EXERCISE DIRECTIONS. Quote exactly the lines from the line containing "inner_run = (bend[0]" to the line containing "if empty is", both lines included, please, and nothing more.

# ENTRIES SHOWN start

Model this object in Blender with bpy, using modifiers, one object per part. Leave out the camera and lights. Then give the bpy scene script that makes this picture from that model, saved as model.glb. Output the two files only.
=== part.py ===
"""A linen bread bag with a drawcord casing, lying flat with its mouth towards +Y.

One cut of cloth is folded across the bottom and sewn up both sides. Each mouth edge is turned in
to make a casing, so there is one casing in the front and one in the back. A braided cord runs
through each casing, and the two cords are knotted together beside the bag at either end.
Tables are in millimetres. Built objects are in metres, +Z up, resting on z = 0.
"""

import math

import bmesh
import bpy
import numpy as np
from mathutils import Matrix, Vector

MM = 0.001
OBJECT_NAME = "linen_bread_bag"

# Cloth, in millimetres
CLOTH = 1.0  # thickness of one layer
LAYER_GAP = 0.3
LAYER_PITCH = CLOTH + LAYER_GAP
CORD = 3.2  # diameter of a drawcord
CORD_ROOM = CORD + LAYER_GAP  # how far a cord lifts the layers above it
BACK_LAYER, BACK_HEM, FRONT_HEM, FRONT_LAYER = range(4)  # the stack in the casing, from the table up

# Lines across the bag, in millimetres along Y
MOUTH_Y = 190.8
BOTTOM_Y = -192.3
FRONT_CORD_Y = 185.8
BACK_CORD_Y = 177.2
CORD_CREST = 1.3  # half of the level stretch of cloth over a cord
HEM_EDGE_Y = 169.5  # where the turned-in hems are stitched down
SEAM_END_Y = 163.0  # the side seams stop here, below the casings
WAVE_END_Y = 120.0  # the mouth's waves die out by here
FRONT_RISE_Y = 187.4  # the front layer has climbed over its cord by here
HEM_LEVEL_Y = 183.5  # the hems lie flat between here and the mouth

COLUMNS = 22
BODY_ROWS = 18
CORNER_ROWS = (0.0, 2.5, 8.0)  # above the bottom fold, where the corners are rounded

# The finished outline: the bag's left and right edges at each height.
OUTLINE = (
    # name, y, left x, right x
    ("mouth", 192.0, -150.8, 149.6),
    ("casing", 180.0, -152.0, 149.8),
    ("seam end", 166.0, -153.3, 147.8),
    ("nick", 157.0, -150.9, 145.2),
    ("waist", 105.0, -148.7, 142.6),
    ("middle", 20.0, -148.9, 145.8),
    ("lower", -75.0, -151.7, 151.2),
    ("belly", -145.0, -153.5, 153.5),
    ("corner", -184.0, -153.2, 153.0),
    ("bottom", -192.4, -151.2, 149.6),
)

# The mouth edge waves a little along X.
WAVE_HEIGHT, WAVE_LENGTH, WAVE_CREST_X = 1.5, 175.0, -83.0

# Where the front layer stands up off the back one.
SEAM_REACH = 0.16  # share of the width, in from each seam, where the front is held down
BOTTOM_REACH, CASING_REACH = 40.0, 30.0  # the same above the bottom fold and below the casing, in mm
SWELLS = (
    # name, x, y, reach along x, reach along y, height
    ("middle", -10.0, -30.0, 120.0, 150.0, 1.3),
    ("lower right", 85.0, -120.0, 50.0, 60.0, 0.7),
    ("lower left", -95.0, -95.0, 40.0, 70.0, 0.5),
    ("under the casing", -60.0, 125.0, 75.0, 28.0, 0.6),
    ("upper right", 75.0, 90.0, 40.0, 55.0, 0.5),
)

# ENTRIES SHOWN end
# ENTRIES SHOWN start

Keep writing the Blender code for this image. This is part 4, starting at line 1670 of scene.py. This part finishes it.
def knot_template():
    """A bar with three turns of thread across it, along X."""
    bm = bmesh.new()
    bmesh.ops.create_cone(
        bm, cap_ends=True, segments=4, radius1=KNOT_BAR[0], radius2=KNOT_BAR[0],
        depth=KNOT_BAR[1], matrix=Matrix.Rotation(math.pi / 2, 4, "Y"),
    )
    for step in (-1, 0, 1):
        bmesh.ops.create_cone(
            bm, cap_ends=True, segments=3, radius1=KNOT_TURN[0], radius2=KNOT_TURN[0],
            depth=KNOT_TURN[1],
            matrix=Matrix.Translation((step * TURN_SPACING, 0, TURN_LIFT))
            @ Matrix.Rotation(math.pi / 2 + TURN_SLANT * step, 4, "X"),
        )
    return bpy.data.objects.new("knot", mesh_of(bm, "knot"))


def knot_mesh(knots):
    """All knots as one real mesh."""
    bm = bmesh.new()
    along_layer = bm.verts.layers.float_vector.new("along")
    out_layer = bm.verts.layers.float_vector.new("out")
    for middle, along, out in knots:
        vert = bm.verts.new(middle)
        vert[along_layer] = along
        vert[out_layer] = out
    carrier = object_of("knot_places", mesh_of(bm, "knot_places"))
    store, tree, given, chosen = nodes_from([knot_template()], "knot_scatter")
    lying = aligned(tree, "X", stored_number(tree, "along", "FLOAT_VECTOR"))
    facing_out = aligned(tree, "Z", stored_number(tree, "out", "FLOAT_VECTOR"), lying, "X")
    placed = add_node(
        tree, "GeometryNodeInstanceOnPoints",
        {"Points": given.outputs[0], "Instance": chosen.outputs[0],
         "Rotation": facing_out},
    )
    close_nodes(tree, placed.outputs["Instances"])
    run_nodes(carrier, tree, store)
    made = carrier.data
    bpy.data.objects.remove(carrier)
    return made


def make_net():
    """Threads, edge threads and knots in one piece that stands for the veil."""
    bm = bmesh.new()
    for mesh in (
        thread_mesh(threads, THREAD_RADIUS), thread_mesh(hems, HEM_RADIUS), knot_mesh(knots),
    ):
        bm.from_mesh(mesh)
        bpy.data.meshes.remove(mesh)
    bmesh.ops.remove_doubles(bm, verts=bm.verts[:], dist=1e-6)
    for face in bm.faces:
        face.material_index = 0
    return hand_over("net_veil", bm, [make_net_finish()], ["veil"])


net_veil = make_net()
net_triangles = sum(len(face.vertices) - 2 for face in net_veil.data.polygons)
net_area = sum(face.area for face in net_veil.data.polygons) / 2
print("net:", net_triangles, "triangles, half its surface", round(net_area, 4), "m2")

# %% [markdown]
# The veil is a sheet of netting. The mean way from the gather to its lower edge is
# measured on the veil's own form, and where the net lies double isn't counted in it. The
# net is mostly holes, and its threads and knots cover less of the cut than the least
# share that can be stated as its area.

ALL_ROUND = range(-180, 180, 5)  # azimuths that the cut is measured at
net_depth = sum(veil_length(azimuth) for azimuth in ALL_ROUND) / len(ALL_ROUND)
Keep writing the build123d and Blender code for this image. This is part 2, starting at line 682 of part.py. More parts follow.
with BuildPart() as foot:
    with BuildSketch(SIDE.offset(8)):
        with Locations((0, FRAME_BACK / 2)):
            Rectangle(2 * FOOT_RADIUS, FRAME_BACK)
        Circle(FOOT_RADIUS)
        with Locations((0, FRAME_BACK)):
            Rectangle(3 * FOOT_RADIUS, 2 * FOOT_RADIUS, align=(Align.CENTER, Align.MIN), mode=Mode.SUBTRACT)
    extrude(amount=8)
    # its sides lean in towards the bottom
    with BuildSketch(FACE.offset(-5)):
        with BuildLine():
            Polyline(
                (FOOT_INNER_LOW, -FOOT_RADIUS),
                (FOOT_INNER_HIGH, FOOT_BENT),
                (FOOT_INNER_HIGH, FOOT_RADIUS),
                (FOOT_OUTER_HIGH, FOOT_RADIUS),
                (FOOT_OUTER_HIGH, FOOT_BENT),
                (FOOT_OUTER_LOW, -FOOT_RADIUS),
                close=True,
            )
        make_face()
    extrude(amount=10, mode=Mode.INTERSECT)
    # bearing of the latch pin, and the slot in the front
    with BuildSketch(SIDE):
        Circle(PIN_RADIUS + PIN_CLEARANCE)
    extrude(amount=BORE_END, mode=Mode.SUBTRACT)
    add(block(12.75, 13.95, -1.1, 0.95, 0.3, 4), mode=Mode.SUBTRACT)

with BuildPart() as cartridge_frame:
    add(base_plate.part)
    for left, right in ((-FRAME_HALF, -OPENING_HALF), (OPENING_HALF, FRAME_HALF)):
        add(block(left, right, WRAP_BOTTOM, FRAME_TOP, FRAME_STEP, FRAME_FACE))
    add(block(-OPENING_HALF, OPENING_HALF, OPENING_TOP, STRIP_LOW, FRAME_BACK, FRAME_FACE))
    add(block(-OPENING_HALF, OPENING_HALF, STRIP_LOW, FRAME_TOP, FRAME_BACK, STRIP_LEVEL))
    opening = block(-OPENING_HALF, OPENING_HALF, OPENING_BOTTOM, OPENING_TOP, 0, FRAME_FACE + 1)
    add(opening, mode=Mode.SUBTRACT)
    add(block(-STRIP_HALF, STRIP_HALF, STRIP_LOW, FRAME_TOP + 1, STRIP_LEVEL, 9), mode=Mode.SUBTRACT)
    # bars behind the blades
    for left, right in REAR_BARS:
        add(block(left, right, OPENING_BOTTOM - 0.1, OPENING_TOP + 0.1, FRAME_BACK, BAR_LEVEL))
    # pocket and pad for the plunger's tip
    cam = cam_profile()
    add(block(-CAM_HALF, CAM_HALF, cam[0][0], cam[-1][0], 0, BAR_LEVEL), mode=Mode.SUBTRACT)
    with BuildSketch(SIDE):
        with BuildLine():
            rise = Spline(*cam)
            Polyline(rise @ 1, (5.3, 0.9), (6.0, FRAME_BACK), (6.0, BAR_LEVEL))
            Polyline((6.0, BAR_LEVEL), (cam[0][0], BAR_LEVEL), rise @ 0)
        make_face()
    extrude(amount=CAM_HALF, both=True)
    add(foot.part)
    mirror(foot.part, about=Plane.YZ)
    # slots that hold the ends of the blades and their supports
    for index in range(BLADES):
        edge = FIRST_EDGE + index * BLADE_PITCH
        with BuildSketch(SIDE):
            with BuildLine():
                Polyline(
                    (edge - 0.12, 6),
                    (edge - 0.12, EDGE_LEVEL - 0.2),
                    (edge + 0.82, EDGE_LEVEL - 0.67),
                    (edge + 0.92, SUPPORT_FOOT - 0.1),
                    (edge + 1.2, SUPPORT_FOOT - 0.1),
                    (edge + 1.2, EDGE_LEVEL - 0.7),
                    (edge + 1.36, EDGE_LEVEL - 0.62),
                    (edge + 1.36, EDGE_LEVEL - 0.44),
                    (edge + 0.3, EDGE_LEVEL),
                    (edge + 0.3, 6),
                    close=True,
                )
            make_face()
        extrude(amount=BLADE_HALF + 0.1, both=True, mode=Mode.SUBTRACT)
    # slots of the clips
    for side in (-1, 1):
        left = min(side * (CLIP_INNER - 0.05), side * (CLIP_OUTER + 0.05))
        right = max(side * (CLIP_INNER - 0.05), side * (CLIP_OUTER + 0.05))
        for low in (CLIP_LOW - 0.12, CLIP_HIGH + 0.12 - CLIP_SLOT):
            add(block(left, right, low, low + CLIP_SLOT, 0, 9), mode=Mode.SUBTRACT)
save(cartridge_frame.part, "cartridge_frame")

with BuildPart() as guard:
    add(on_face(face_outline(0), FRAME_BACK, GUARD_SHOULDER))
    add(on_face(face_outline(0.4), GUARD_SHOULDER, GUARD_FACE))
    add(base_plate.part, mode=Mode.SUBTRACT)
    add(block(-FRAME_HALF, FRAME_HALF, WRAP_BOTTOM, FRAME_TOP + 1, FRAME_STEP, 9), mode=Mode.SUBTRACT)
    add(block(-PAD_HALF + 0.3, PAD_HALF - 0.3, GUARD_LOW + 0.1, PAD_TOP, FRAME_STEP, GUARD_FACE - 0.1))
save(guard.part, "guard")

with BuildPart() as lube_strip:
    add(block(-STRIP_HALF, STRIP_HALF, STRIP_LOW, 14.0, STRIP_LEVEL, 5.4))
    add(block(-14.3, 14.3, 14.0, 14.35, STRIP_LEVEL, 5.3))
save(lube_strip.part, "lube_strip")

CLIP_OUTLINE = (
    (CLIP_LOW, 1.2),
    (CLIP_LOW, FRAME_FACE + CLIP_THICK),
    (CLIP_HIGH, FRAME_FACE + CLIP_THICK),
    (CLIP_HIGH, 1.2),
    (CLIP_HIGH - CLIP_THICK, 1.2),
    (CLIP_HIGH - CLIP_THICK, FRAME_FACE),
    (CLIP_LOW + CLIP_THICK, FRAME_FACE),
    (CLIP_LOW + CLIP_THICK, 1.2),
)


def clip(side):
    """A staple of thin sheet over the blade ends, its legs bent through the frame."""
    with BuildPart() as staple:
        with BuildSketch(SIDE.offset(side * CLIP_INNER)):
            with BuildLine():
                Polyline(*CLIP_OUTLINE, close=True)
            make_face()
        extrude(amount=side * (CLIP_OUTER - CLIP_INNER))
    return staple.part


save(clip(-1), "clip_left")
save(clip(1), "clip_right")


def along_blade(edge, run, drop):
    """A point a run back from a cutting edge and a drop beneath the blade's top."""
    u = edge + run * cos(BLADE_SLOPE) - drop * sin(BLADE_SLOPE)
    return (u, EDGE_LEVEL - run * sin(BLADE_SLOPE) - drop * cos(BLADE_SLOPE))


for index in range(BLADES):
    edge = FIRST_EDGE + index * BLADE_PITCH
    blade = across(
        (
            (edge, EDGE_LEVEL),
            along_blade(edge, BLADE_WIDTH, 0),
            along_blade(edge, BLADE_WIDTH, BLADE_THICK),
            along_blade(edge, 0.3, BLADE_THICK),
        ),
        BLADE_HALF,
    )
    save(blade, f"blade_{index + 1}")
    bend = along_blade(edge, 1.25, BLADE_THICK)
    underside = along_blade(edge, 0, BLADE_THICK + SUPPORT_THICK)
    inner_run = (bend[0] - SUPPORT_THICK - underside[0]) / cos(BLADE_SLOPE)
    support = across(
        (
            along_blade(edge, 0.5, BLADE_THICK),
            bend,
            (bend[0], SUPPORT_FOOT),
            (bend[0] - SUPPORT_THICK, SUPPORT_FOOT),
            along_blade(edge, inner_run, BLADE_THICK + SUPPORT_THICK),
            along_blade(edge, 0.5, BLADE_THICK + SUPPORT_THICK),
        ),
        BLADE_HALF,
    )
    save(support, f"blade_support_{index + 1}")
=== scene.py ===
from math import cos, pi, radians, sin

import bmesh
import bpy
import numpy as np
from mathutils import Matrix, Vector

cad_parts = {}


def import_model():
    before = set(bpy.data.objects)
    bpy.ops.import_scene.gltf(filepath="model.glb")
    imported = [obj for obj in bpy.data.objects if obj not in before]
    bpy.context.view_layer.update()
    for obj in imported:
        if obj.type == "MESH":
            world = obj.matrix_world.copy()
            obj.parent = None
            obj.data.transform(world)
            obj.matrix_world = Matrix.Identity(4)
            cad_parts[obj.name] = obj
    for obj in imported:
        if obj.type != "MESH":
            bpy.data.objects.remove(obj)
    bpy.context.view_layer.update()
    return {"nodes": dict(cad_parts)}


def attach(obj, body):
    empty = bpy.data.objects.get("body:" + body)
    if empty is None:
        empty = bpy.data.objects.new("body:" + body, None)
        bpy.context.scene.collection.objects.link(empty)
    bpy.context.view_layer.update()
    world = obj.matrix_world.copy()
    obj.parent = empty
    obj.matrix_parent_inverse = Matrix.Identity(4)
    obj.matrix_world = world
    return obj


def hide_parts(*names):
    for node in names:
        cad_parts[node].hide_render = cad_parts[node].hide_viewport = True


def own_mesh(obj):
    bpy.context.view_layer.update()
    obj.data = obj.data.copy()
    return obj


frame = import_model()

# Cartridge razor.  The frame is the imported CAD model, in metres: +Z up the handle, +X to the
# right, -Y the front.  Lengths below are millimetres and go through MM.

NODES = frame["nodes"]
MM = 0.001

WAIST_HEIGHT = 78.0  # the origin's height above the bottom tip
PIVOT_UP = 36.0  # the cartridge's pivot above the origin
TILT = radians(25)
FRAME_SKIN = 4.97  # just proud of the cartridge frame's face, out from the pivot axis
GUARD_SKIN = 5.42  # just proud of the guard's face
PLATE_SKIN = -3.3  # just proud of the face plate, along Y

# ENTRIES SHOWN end

THE COMPLETED TASK.
    inner_run = (bend[0] - SUPPORT_THICK - underside[0]) / cos(BLADE_SLOPE)
    support = across(
        (
            along_blade(edge, 0.5, BLADE_THICK),
            bend,
            (bend[0], SUPPORT_FOOT),
            (bend[0] - SUPPORT_THICK, SUPPORT_FOOT),
            along_blade(edge, inner_run, BLADE_THICK + SUPPORT_THICK),
            along_blade(edge, 0.5, BLADE_THICK + SUPPORT_THICK),
        ),
        BLADE_HALF,
    )
    save(support, f"blade_support_{index + 1}")
=== scene.py ===
from math import cos, pi, radians, sin

import bmesh
import bpy
import numpy as np
from mathutils import Matrix, Vector

cad_parts = {}


def import_model():
    before = set(bpy.data.objects)
    bpy.ops.import_scene.gltf(filepath="model.glb")
    imported = [obj for obj in bpy.data.objects if obj not in before]
    bpy.context.view_layer.update()
    for obj in imported:
        if obj.type == "MESH":
            world = obj.matrix_world.copy()
            obj.parent = None
            obj.data.transform(world)
            obj.matrix_world = Matrix.Identity(4)
            cad_parts[obj.name] = obj
    for obj in imported:
        if obj.type != "MESH":
            bpy.data.objects.remove(obj)
    bpy.context.view_layer.update()
    return {"nodes": dict(cad_parts)}


def attach(obj, body):
    empty = bpy.data.objects.get("body:" + body)
    if empty is None:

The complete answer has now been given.